从产业界角度来看我有一个疑问,您作为公共政策方面的专家给政府提了很多建议,而对于我们这样在中国经营的美资公司您有什么建议以使我们可以更多参与到项目中来?
丹尼尔·拉塞尔:我在考虑,把整个报告重点放在我们如何能够做贡献上,因为我们没有办法预测决策方。全球产业界的责任能够带来解决方案,包括您刚才提到风险管控的问题。我为政府工作的时候发现很多企业家都认为我们已经有正确答案了。其实产业界可以做营销,在政府层面,中国官方拓展的系统就是捐款的问题。比如扶贫,社区的发展,这都是拓展基金,这和“一带一路”的项目是毫无关系的,但其实是符合逻辑的,要想办法协调“一带一路”项目的目标、运营方法和中国的官方系统,看看中间有没有互补的协调关系。包括我们境外拓展的系统,因为“一带一路”很大程度上是关于基础设施的,比如要在老挝建一个火车站,你不帮助老挝政府或者社区建立住宿、道路、学校、警察局等等相关设施,围绕火车站辐射周边的相关项目的话,肯定是行不通的。
赵坤(国家发改委一带一路建设促进中心处长):非常高兴有这个机会能参加这个报告会。我对丹尼尔·拉塞尔讲的一句话印象非常深刻,大家对“一带一路”倡议的关注更多聚焦在中国,而不是其事实和现在取得的成就。

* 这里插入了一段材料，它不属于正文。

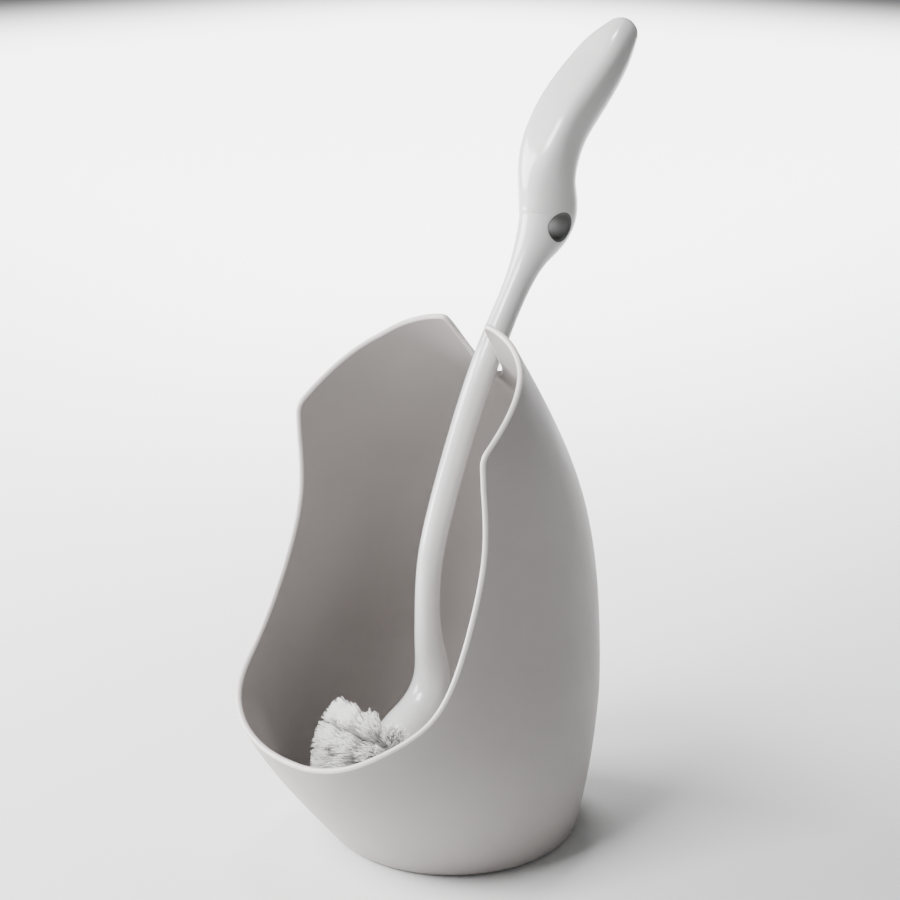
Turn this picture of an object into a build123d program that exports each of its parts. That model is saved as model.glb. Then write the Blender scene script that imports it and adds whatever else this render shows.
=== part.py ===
from build123d import *

import os
from math import cos, hypot, pi, radians, sin

# A toilet brush in its holder. Millimetres, +Z up. The origin is the centre of the round foot, on the
# floor. The low front lip faces -Y, the notched back is at +Y, and YZ is the plane of symmetry.

os.makedirs("parts", exist_ok=True)

# ---- holder: one thin moulded shell ----
WALL = 2.8
FLOOR_TOP = 4.0
FOOT_ROUNDING = 4.0
INNER_CORNER = 6.0
RECESS_RADIUS = 50.0
RECESS_DEPTH = 1.2

# Level sections of the outer face: height, reach to the back, reach to the front, half width.
# The front reach above the lip only shapes the flanks: the mouth removes the rest.
SECTIONS = [
    (0.0, 60.0, 60.0, 60.0),
    (30.0, 65.0, 84.0, 67.0),
    (70.0, 70.0, 110.5, 70.0),
    (115.0, 73.5, 126.0, 65.0),
    (165.0, 62.5, 128.0, 61.5),
    (215.0, 33.5, 131.0, 60.5),
    (262.0, -0.5, 140.0, 58.0),
]
CIRCLE_HANDLE = 0.5523
FULL_HANDLE = 0.64
FULL_FROM = 70.0

# The mouth in side view, as (y, z): a scoop from the lip back to the waist, then a shoulder and a
# straight slope up to the two peaks beside the notch.
SCOOP = [
    (-118.4, 54.8), (-111.4, 64.4), (-95.2, 81.6), (-76.2, 94.7), (-60.2, 116.4),
    (-50.3, 138.5), (-43.4, 164.1), (-43.9, 192.0),
]
SHOULDER = (-44.5, 206.8)
SHOULDER_ROUNDING = 9.0
SLOPE_TOP = (-3.4, 237.6)
SLOPE_ROUNDING = 22.0
PEAK = (11.0, 254.0)
CUT_TOP = 290.0
CUT_FRONT = -175.0

# The notch that the stem lies in, cut square through the back wall.
NOTCH_RADIUS = 8.0
NOTCH_CENTRE_Z = 229.0
NOTCH_FLARE_Z = 256.0
NOTCH_FLARE_HALF = 12.8

# ---- brush: one moulding, with a ball at its lower end ----
# Stations up the moulding: y, z, half width across X, half depth in the side plane.
STATIONS = [
    (-35.5, 53.0, 12.6, 12.6),
    (-25.4, 61.0, 11.1, 11.1),
    (-16.8, 71.5, 9.7, 9.7),
    (-15.0, 83.5, 8.2, 8.2),
    (-16.7, 96.0, 6.9, 6.9),
    (-17.8, 110.0, 6.0, 6.0),
    (-16.0, 137.0, 5.9, 5.9),
    (-8.7, 161.6, 6.0, 6.0),
    (0.9, 185.3, 6.1, 6.1),
    (13.8, 213.0, 6.3, 6.3),
    (27.7, 237.7, 6.4, 6.4),
    (43.0, 261.2, 6.6, 6.6),
    (51.0, 272.6, 8.7, 8.8),
    (58.8, 282.5, 11.3, 13.4),
    (62.6, 291.0, 12.2, 15.5),
    (61.8, 302.5, 12.7, 14.5),
    (62.8, 315.2, 13.4, 14.1),
    (69.0, 328.9, 14.3, 13.7),
    (80.6, 341.7, 15.2, 13.2),
    (93.7, 353.5, 14.6, 12.2),
    (104.4, 362.8, 12.2, 10.6),
    (115.1, 371.2, 7.6, 7.6),
]
TIP_RADIUS = 8.3
TIP_BACK = 3.4
HANG_HOLE_Y = 59.5
HANG_HOLE_Z = 285.5
HANG_HOLE_RADIUS = 6.0
HANG_HOLE_CUT = 25.0

# ---- brush head: tufts set in drilled holes all over the ball ----
HEAD_Y = -40.0
HEAD_Z = 45.0
CORE_RADIUS = 15.5
HEAD_PITCH = 52.0
TUFT_REACH = 39.6
TUFT_TIP_RADIUS = 5.8
HOLE_RADIUS = 1.8
HOLE_DEPTH = 4.5
RING_ANGLES = (21.0, 42.0, 62.0, 81.0, 102.0)
RING_SHIFTS = (0.0, 0.0, 0.0, 0.0, 0.5)
TUFT_STEP = 22.5
ANCHOR_LENGTH = 3.2
ANCHOR_HEIGHT = 1.8
ANCHOR_THICKNESS = 0.4


def fullness(height):
    """Handle length of a section's Bezier arcs: a true ellipse at the foot, fuller above."""
    share = min(height / FULL_FROM, 1.0)
    return CIRCLE_HANDLE + share * (FULL_HANDLE - CIRCLE_HANDLE)


def climb(index, column):
    """Change of one section measure for each millimetre of height, at section number index."""
    low = SECTIONS[max(index - 1, 0)]
    high = SECTIONS[min(index + 1, len(SECTIONS) - 1)]
    return (high[column] - low[column]) / (high[0] - low[0])


def reach(index, column, wall):
    """One measure of a section, drawn in so that the wall is that thick square to its face."""
    return SECTIONS[index][column] - wall * hypot(1.0, climb(index, column))


def body_of_sections(wall):
    """The lofted body whose face lies wall inside the outer face."""
    with BuildPart() as body:
        for index, section in enumerate(SECTIONS):
            back = reach(index, 1, wall)
            front = -reach(index, 2, wall)
            half = reach(index, 3, wall)
            middle = (back + front) / 2
            depth = (back - front) / 2
            pull = fullness(section[0])
            corners = [(half, middle), (0, back), (-half, middle), (0, front)]
            with BuildSketch(Plane.XY.offset(section[0])):
                with BuildLine():
                    for turn in range(4):
                        start = corners[turn]
                        end = corners[(turn + 1) % 4]
                        side = half if start[0] > 0 or end[0] > 0 else -half
                        rise = depth if start[1] > middle or end[1] > middle else -depth
                        along_x = (pull * side, middle + rise)
                        along_y = (side, middle + pull * rise)
                        handles = [along_y, along_x] if turn % 2 == 0 else [along_x, along_y]
                        Bezier(start, *handles, end)
                make_face()
        loft()
    return body.part


# ---- holder shell ----
with BuildPart() as cavity:
    add(body_of_sections(WALL))
    split(bisect_by=Plane.XY.offset(FLOOR_TOP), keep=Keep.TOP)
    fillet(cavity.edges().group_by(Axis.Z)[0], INNER_CORNER)

with BuildPart() as holder_shell:
    add(body_of_sections(0.0))
    fillet(holder_shell.edges().group_by(Axis.Z)[0], FOOT_ROUNDING)
    add(cavity.part, mode=Mode.SUBTRACT)
    with BuildSketch(Plane.YZ) as mouth:
        with BuildLine():
            Spline(*SCOOP)
            Polyline(SCOOP[-1], SHOULDER, SLOPE_TOP, PEAK, (PEAK[0], CUT_TOP), (CUT_FRONT, CUT_TOP),
                     (CUT_FRONT, SCOOP[0][1]), SCOOP[0])
        make_face()
        shoulder = mouth.vertices().sort_by_distance(SHOULDER)[0]
        fillet(shoulder, SHOULDER_ROUNDING)
        bend = mouth.vertices().sort_by_distance(SLOPE_TOP)[0]
        fillet(bend, SLOPE_ROUNDING)
    extrude(amount=2 * SECTIONS[0][1], both=True, mode=Mode.SUBTRACT)
    with BuildSketch(Plane.XZ):
        with Locations((0, NOTCH_CENTRE_Z)):
            Circle(NOTCH_RADIUS)
        with BuildLine():
            Polyline((-NOTCH_RADIUS, NOTCH_CENTRE_Z), (NOTCH_RADIUS, NOTCH_CENTRE_Z),
                     (NOTCH_FLARE_HALF, NOTCH_FLARE_Z), (-NOTCH_FLARE_HALF, NOTCH_FLARE_Z), close=True)
        make_face()
    extrude(amount=-SECTIONS[0][1], mode=Mode.SUBTRACT)
    with BuildSketch(Plane.XY):
        Circle(RECESS_RADIUS)
    extrude(amount=RECESS_DEPTH, mode=Mode.SUBTRACT)
holder_shell.part.label = "holder_shell"
export_step(holder_shell.part, "parts/holder_shell.step")

# ---- directions of the tufts: an end tuft, then rings round the ball ----
head_centre = Vector(0, HEAD_Y, HEAD_Z)
pitch = radians(HEAD_PITCH)
head_axis = Vector(0, -cos(pitch), -sin(pitch))
head_up = Vector(0, -sin(pitch), cos(pitch))
head_side = Vector(1, 0, 0)
rings = [[head_axis]]
for angle, shift in zip(RING_ANGLES, RING_SHIFTS):
    polar = radians(angle)
    count = round(2 * pi * sin(polar) / radians(TUFT_STEP))
    directions = []
    for place in range(count):
        around = 2 * pi * (place + shift) / count
        spoke = head_up * cos(around) + head_side * sin(around)
        directions.append(head_axis * cos(polar) + spoke * sin(polar))
    rings.append(directions)

# ---- brush moulding ----
spine = Spline(*[(0, y, z) for y, z, half_width, half_depth in STATIONS])
with BuildPart() as brush_handle:
    for y, z, half_width, half_depth in STATIONS:
        along = spine.tangent_at(spine.param_at_point((0, y, z)))
        with BuildSketch(Plane(origin=(0, y, z), x_dir=(1, 0, 0), z_dir=along)):
            Ellipse(half_width, half_depth)
    loft()
    with Locations(spine @ 1 - (spine % 1) * TIP_BACK):
        Sphere(TIP_RADIUS)
    with Locations(head_centre):
        Sphere(CORE_RADIUS)
    with BuildSketch(Plane.YZ):
        with Locations((HANG_HOLE_Y, HANG_HOLE_Z)):
            Circle(HANG_HOLE_RADIUS)
    extrude(amount=HANG_HOLE_CUT, both=True, mode=Mode.SUBTRACT)
    for directions in rings:
        for direction in directions:
            mouth_plane = Plane(origin=head_centre + direction * CORE_RADIUS, z_dir=direction)
            with BuildSketch(mouth_plane.offset(-HOLE_DEPTH)):
                Circle(HOLE_RADIUS)
            extrude(amount=2 * HOLE_DEPTH, mode=Mode.SUBTRACT)
brush_handle.part.label = "brush_handle"
export_step(brush_handle.part, "parts/brush_handle.step")

# ---- tufts and their wire anchors, one node of each for the end and for each ring ----
for ring, directions in enumerate(rings):
    with BuildPart() as anchors:
        for direction in directions:
            root = head_centre + direction * (CORE_RADIUS - HOLE_DEPTH)
            with BuildSketch(Plane(origin=root, z_dir=direction)):
                Rectangle(ANCHOR_LENGTH, ANCHOR_THICKNESS)
            extrude(amount=ANCHOR_HEIGHT)
    with BuildPart() as tufts:
        for direction in directions:
            root = head_centre + direction * (CORE_RADIUS - HOLE_DEPTH)
            with BuildSketch(Plane(origin=root, z_dir=direction)):
                Circle(HOLE_RADIUS)
            extrude(amount=HOLE_DEPTH)
            with BuildSketch(Plane(origin=root + direction * HOLE_DEPTH, z_dir=direction)):
                Circle(HOLE_RADIUS)
            with BuildSketch(Plane(origin=head_centre + direction * TUFT_REACH, z_dir=direction)):
                Circle(TUFT_TIP_RADIUS)
            loft()
        add(anchors.part, mode=Mode.SUBTRACT)
    place = "end" if ring == 0 else f"ring_{ring}"
    anchors.part.label = f"anchors_{place}"
    export_step(anchors.part, f"parts/anchors_{place}.step")
    tufts.part.label = f"tufts_{place}"
    export_step(tufts.part, f"parts/tufts_{place}.step")
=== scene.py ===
import math

import bmesh
import bpy
import numpy as np
from bpy.props import FloatProperty, FloatVectorProperty, IntProperty, PointerProperty
from bpy.types import Operator, Panel, PropertyGroup
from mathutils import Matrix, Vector
from mathutils.geometry import delaunay_2d_cdt
from mathutils.kdtree import KDTree


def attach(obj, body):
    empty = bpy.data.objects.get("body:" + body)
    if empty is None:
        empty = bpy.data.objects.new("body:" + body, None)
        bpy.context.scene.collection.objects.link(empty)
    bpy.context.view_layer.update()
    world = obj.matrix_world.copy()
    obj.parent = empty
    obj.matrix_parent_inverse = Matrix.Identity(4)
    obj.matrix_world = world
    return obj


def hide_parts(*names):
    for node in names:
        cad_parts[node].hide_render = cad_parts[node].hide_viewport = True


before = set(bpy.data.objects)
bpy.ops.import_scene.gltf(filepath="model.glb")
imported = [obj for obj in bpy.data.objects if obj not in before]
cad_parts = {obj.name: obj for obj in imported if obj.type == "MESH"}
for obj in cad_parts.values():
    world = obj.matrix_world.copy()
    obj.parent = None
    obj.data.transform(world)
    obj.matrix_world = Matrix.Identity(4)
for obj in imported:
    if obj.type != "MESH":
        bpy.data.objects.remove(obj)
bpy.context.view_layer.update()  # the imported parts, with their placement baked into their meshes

bl_info = {
    "name": "Toilet brush and holder",
    "version": (1, 0, 0),
    "blender": (4, 5, 0),
    "location": "View3D > Sidebar > Brush holder",
    "description": "Moulded toilet brush holder with its tufted brush, round a packed frame",
    "category": "Add Mesh",
}

MM = 0.001

# ---------------------------------------------------------------- driving sizes, in metres
# Level sections of the holder's outer face: height, reach to the back, to the front, half width.
SECTIONS = MM * np.array([
    (0.0, 60.0, 60.0, 60.0),
    (30.0, 65.0, 84.0, 67.0),
    (70.0, 70.0, 110.5, 70.0),
    (115.0, 73.5, 126.0, 65.0),
    (165.0, 62.5, 128.0, 61.5),
    (215.0, 33.5, 131.0, 60.5),
    (262.0, -0.5, 140.0, 58.0),
])
CIRCLE_HANDLE = 0.5523
FULL_HANDLE = 0.64
FULL_FROM = 70.0 * MM
FLOOR_TOP = 4.0 * MM
RECESS_RADIUS = 50.0 * MM
RECESS_DEPTH = 1.2 * MM

# The mouth in side view, as (y, z), with the rounding of each corner after the scoop.
SCOOP = MM * np.array([
    (-118.4, 54.8), (-111.4, 64.4), (-95.2, 81.6), (-76.2, 94.7),
    (-60.2, 116.4), (-50.3, 138.5), (-43.4, 164.1), (-43.9, 192.0),
])
MOUTH_TOP = MM * np.array([(-43.9, 192), (-44.5, 206.8), (-3.4, 237.6), (11, 254)])
MOUTH_ROUNDING = (9.0 * MM, 22.0 * MM)

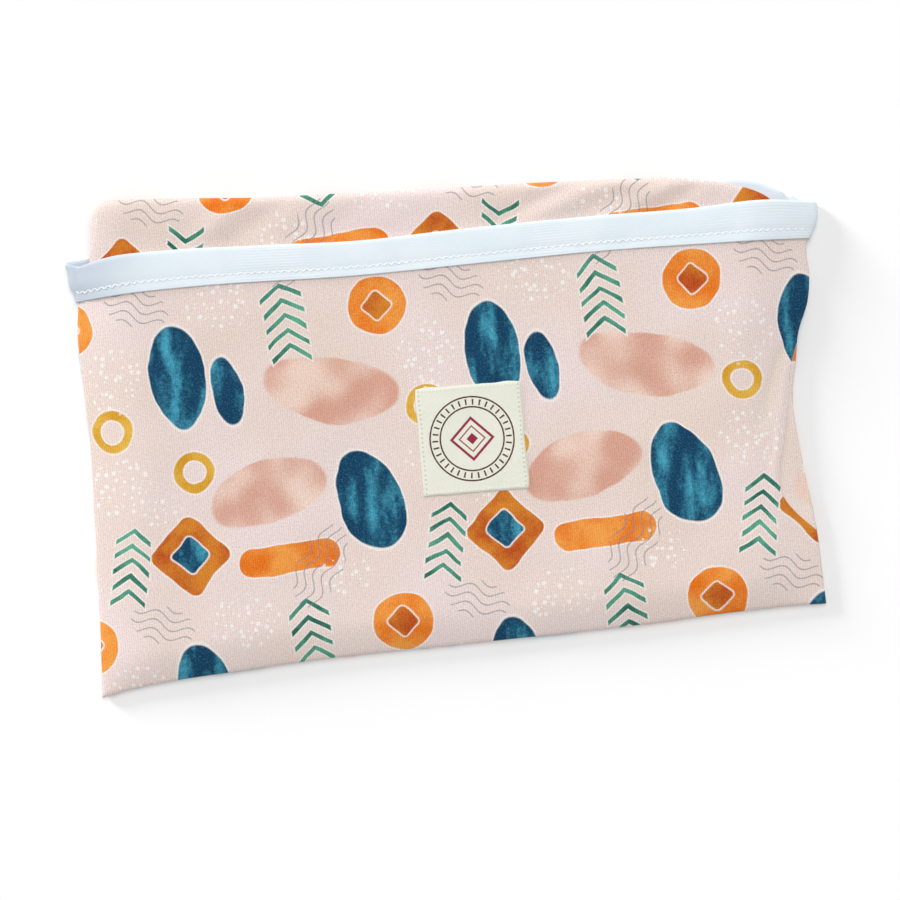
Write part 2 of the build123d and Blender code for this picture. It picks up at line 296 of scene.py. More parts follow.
def stripe(tree, value, half, at=0.0):  # below 0 within that distance of a line
    off = put(tree, "Math", [value, at], operation="SUBTRACT") if at else value
    aside = put(tree, "Math", [off], operation="ABSOLUTE")
    return put(tree, "Math", [aside, half], operation="SUBTRACT")


def stripes(tree, value, pitch, width):  # lines of that width, a pitch apart
    wrapped = put(tree, "Math", [value, pitch / 2, -pitch / 2], operation="WRAP")
    return stripe(tree, wrapped, width / 2)


def hoop(tree, place, centre, radius, width):
    off = motifPlace(tree, place, centre, 0)
    length = put(tree, "VectorMath", [off], "Value", operation="LENGTH")
    return stripe(tree, length, width / 2, radius)


def arrowColumn(tree, place, centre, turn, size, pitch, width):
    off = motifPlace(tree, place, centre, turn)
    across = put(tree, "SeparateXYZ", [off])
    aside = put(tree, "Math", [across], operation="ABSOLUTE")
    slanted = put(tree, "Math", [aside, 0.75, across.node.outputs[1]], operation="MULTIPLY_ADD")
    lines = stripes(tree, slanted, pitch, width)
    tooTall = stripe(tree, slanted, size[1] / 2)
    tooWide = put(tree, "Math", [aside, size[0] / 2], operation="SUBTRACT")
    return farthest(tree, [lines, tooTall, tooWide])


def penWave(tree, place, centre, turn, size, pitch, width):  # fine wavy lines in an oval
    off = motifPlace(tree, place, centre, turn)
    across = put(tree, "SeparateXYZ", [off])
    sway = waves(tree, across, 2 * math.pi / printDesign["waveLength"])
    swing = [sway, printDesign["waveSwing"], across.node.outputs[1]]
    swung = put(tree, "Math", swing, operation="MULTIPLY_ADD")
    lines = stripes(tree, swung, pitch, width)
    return farthest(tree, [lines, pebble(tree, place, centre, turn, size)])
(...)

提高“一带一路”倡议透明度的问题,我有一点困惑,我们跟一些企业进行交流,大家都认为我们有“一带一路”项目库,希望公布具体信息,欢迎更多国际投资者来参与。但是这个项目是企业跟国外一些企业、政府合作、探讨开发出的项目,在初期阶段属于商业机密,不太适合由政府进行公布,我们也不掌握这个信息,这个透明度怎么考虑。其次,“一带一路”跟沿线国家的合作,开发的项目都是沿线国家的项目,这些国家项目不属于中国的主权,因此项目信息的发布恐怕也不应该由中国政府来负责。
丹尼尔·拉塞尔:透明度的问题至少有不同的含义,一方面要,跟当地社区,利益相关方和人民解释说明,比如,这个项目会给他们带来什么样的影响。如果我们忽略人民的话,会让当地人民更加恐惧。
另一方面,就是商业信息方面的透明。在全球来讲,基础设施建设方面有一些信息可能是保密的,通常来讲中国公司、国际公司有很多很好的做法,比如提供一部分又不会披露敏感部分的信息。开始一个大项目之前,公开招标信息、承包商信息、环境评价、社会影响评价报告是可能的,因为在中国就是这么做的。对于“一带一路”项目来讲,首先要确保公开这样的信息。
最后一点,在其它国家必须要尊重那个国家的法律法规和他们的喜好。但是我认为去劝说这些项目所在国提供更多透明度,这对于中国也是有好处的,但不可能强迫他们这么做。透明度是腐败的敌人,腐败是项目成功的敌人。
周洛华:感谢各位观众的提问。
最后我引用李商隐的诗送给丹尼尔·拉塞尔先生和他的报告,“桐花万里丹山路“”青鸟殷勤为探看。”感谢丹尼尔·拉塞尔先生和美国亚协为“一带一路”倡议导航做的工作。